To solve this problem, I applied a TF-IDF (term frequency-inverse document frequency) transformation to my original bag of words representation. In the output, words that are rare in the corpus are given more weight than words that are frequent in the corpus. This is exactly what we're looking for (e.g., wrestling > today).
The second problem with the original model is that it contains a massive number of features - in my corpus, I had ~174,000 unique tokens. It's generally a good idea to reduce the number of features in your model. For practical reasons, it's much more efficient to store 100 values for each podcast than 174,000 values for each podcast. Perhaps counterintuitively, fewer features also tends to improve model performance. This is because many of the features in the model are redundant and don't provide additional unique information. For example, if we know that a podcast contains the word "cat" 100 times, then knowing that it also contains the word "feline" 50 times, doesn't tell us anything new - we already had a pretty good idea that it was about cats. We can then collapse "cat" and "feline" (and perhaps other words like "fur" and "paw") into one "cat-ness" feature that better represents the topic rather than the individual words.

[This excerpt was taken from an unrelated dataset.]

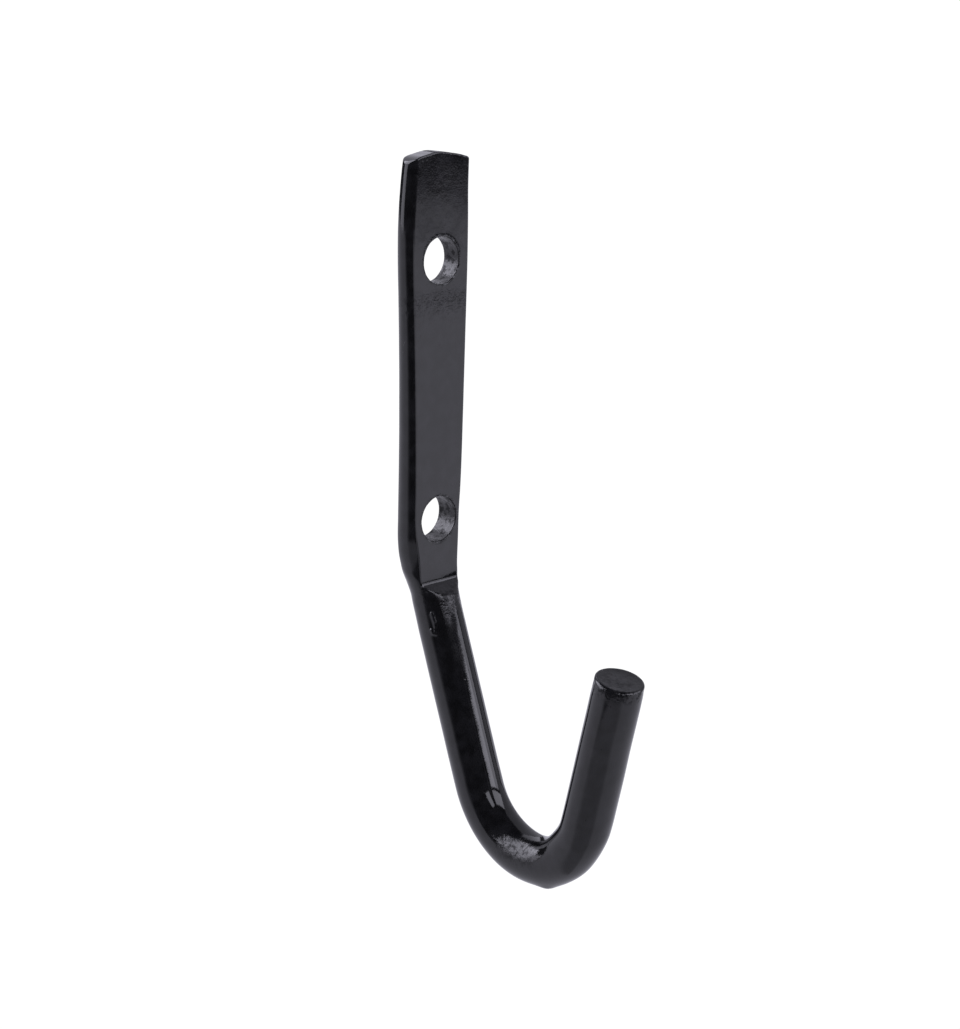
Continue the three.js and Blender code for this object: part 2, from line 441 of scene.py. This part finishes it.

In NLP, there are many different ways to solve this problem. Gensim's simserver includes three options: LSI (latent semantic indexing), LDA (latent Dirichlet allocation), and log entropy. I tried all three and found that LSI worked best for my dataset (for an easy-to-understand overview of how LSI works, see here ). How did I choose which one was best? Because I didn't have any ground truth for how similar any two podcasts are (if I did, I wouldn't need to build an algorithm!), this was all done the old-fashioned way: eyeballometrically. I ran each model on the TF-IDF-transformed data, which output a much shorter vector for each podcast. Then, I simply computed the cosine similarity between each pair of vectors, and looked at what each model said were the most similar podcasts to a particular test podcast. Below are the results for Meowster. You can see that even before tweaking the parameters of the model (i.e., how many "topics" to reduce the word features down to), LSI is doing a pretty good job. I used the same eyeballometric tactics to settle on the number of topics for my LSI model (I found that 100 topics worked best for me).
Validating the model
I just got done saying that I don't have any ground truth for podcast similarity, so how can I validate my model? Ideally, I would have access to data about how individual users rate podcasts, or which podcasts individual users subscribe to. I wasn't able to get that from iTunes, but I was able to get some information about podcast subscriptions. For popular podcasts, iTunes will give you suggestions that "Listeners also subscribed to."I hypothesized that two podcasts that are commonly co-subscribed should be more similar than two random podcasts. Therefore, if I compare the similarity scores from my model, the co-subscribed podcasts should have higher similarity than the random podcast pairings. That's exactly what I found.
So those are the inner workings of thesauropod.us ! It was a LOT of work for 3 weeks, but I'm thrilled with the outcome. There's nothing more satisfying than building something you'll actually use.
1 You can download all the metadata if you have access to the Enterprise Partner Feed , but the rapid pace of the Insight fellowship meant that I couldn't get access in time.
2 I was able to directly identify the podcast's ID by parsing the iTunes URL they provided.
3 If I had wanted to build an episode recommendation algorithm, I would have separated each episode's text into individual documents.
4 Because you get more suggestions (up to 15) in the iTunes application than on the website (up to 5), I used
PycURL to imitate the iTunes user agent when I was doing my web scraping.